## START Dataset excerpt
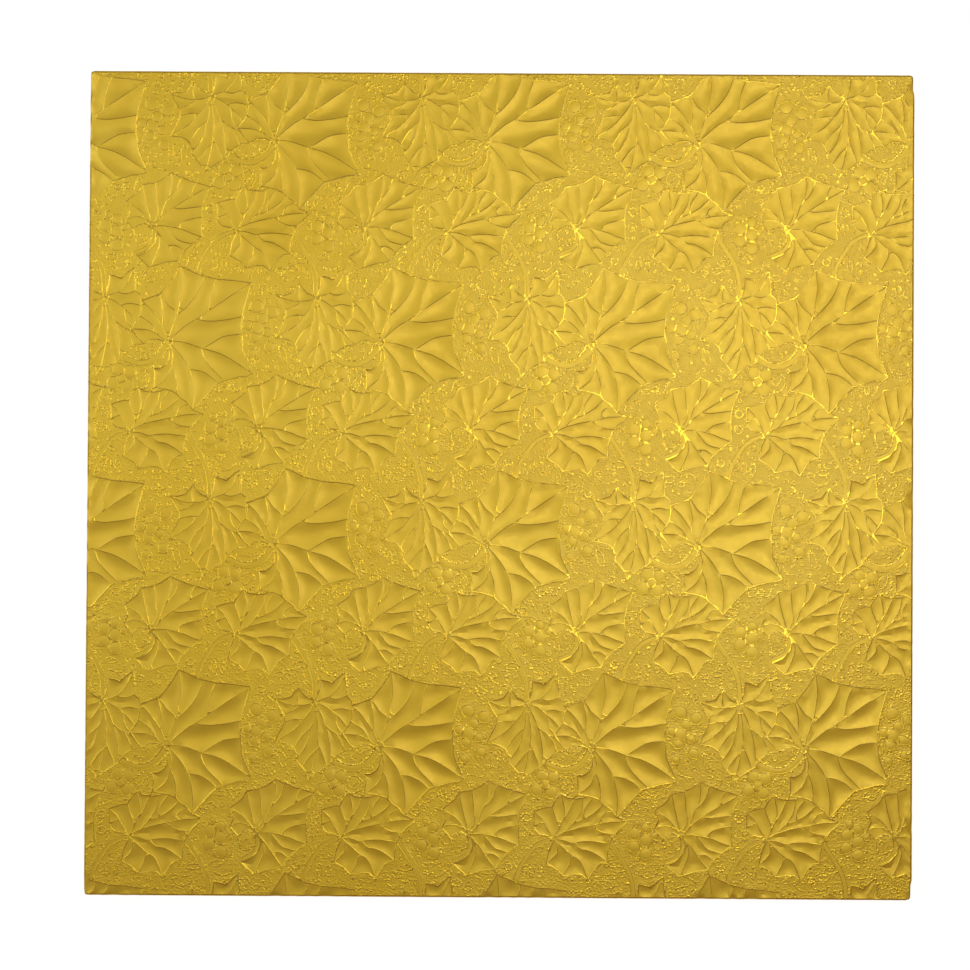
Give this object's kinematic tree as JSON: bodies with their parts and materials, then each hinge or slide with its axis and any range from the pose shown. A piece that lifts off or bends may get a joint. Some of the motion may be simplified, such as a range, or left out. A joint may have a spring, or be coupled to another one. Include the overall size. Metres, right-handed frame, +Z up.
{
  "type": "cake board",
  "caption": "Square stiff cardboard cake board wrapped in gold foil paper embossed with vine leaves and grapes, foil turned in underneath and covered by a plain paper liner.",
  "frame": {"origin": "middle of the underside, on the surface that the board lies on", "axes": "+Z up through the board's thickness, +Y towards the board's far edge as the picture shows it, +X towards its right edge"},
  "size_m": [0.2546, 0.2538, 0.0063],
  "materials": {
    "greyboard": "uncoated corrugated kraft board",
    "gold_foil": "embossed gold foil laminated to paper, satin with bright burnished lines",
    "liner_paper": "plain uncoated white paper"
  },
  "bodies": {
    "root": {"core_board": "greyboard", "foil_wrap": "gold_foil", "base_paper": "liner_paper"}
  },
  "joints": []
}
## END Dataset excerpt
*Exercise description*. Your task is to repeat the data exactly; please include every line.

*Correct output*.
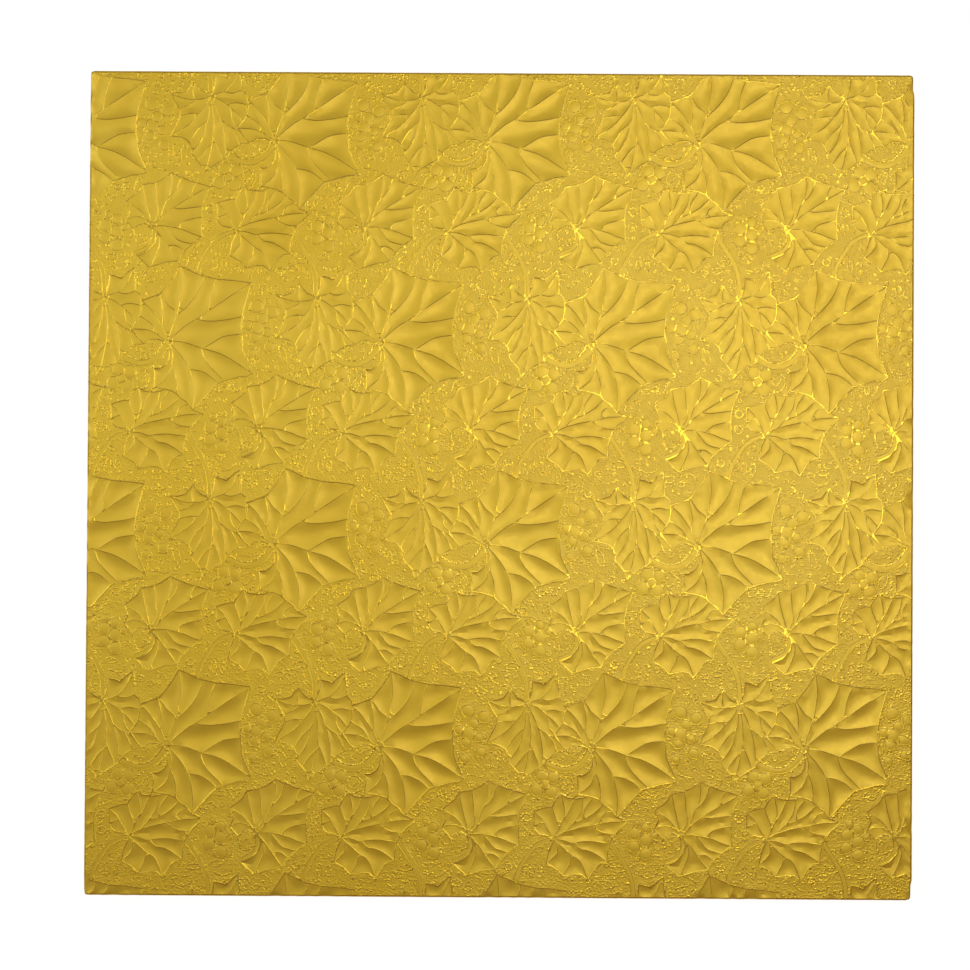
Give this object's kinematic tree as JSON: bodies with their parts and materials, then each hinge or slide with its axis and any range from the pose shown. A piece that lifts off or bends may get a joint. Some of the motion may be simplified, such as a range, or left out. A joint may have a spring, or be coupled to another one. Include the overall size. Metres, right-handed frame, +Z up.
{
  "type": "cake board",
  "caption": "Square stiff cardboard cake board wrapped in gold foil paper embossed with vine leaves and grapes, foil turned in underneath and covered by a plain paper liner.",
  "frame": {"origin": "middle of the underside, on the surface that the board lies on", "axes": "+Z up through the board's thickness, +Y towards the board's far edge as the picture shows it, +X towards its right edge"},
  "size_m": [0.2546, 0.2538, 0.0063],
  "materials": {
    "greyboard": "uncoated corrugated kraft board",
    "gold_foil": "embossed gold foil laminated to paper, satin with bright burnished lines",
    "liner_paper": "plain uncoated white paper"
  },
  "bodies": {
    "root": {"core_board": "greyboard", "foil_wrap": "gold_foil", "base_paper": "liner_paper"}
  },
  "joints": []
}